Why didn’t college, after all that money spent, teach me how to be program correctly? I’ll never know.

“People who go to college get higher incomes over their lifetimes.”

This statistic is true if you went to college in the 1970s. When tuitions were much lower and debt was much lower. Now employers know you are desperate. Trust me on this. I worked with a billion revenue staffing company. They know that college graduates are desperate to pay debt.

Incomes for people age 18–35 have gone down since 1992 at the same time inflation has gone up. And the situation is worse than ever. Incomes are at a low for that age group, while student loan debt is at an all time high. In fact, student loan debt has gone up every year since 1977 faster than inflation has gone up. It’s gone up at a rate 10 times faster than inflation.

The only other major expense that comes close is healthcare. Another side effect of a scam industry. Healthcare has gone up 3 times faster than inflation in the past 40 years.

We’re graduating a generation of little children that have more debt than any generation before them.

Because it has never happened before we can only guess if the outcome is good or bad.

They will have to take jobs rather than be innovators or artists. The government has made student loan debt the only debt you can’t escape without confiscation. Our children will become puppets of the machine rather than the future creators of the machines to come.

I don’t know. I really don’t. I told Josie: spend four years figuring out what you want to do before you spend this kind of money. It’s not mandatory to spend this money to determine what you want to do. And your interests will change anyway. “I’ll think about it,” she said. She said that because she loves me. Or because she didn’t want to argue about it. Too much already, Daddy. Too much!

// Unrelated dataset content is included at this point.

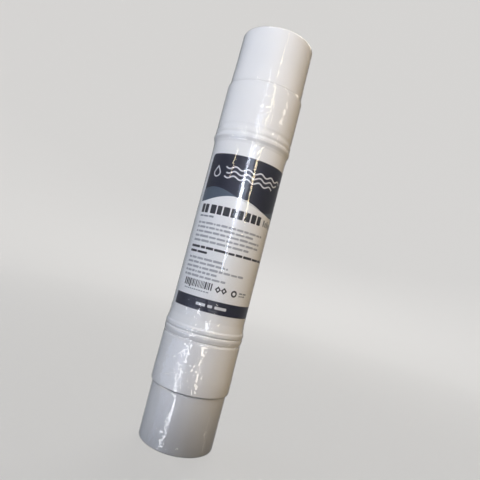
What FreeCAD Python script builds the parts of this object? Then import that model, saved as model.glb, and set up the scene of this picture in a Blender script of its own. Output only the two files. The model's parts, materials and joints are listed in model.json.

I wanted to see her her first day of college.

My parents didn’t go with me on my first day. I just took a plane, unpacked my bags and walked around by myself and watched all the kids with parents. I felt lonely and I missed home.

Josie told me, “I’m scared I won’t make friends. I’m scared I won’t get good grades.” I told her, “Don’t worry about grades. Not a single person ever will ask you about your grades. Just learn to be a kind person. And make friends with good people.” “What if I don’t?” she said.

After her room was unpacked we walked around the campus. We had a coffee. And then there was a meeting for parents. “How to make the most out of college for your child.” It was titled something like that. Maybe my memory is bad since that seems oddly worded. I didn’t want to go to the seminar. So I told Josie it was time for me to go.

We hugged. I love her. And I miss her. She kept hugging me. Like it was the last time I would hug her while she was still, in my eyes, a child. Maybe the thing about college is that a child is not yet ready to be an adult.

It’s the last time they will ever hang out with people their own age. My closest friends are not my age. In college though, they were.

It’s scary to be an adult. To survive. It’s a jungle. College is still a walled safe city for kids just like you. I would pay a lot to be a child again. To not make the mistakes of adulthood. To not have those fears.

So maybe that’s what the college tuition is. The cost to extend childhood.

And the cost of childhood is going up.

One time I was getting home from work. It was 2003. I got off the train and there’s a long path to walk down. She was all the way at the end of the path and she saw me. She was five years old.

She ran. She started yelling, “Daddy!” She ran and ran and other people who got off the train kept looking because they didn’t know what she was running towards. “Daddy!” She was running towards me. I lifted her up and hugged her and kissed her. She was my little five year old. No more.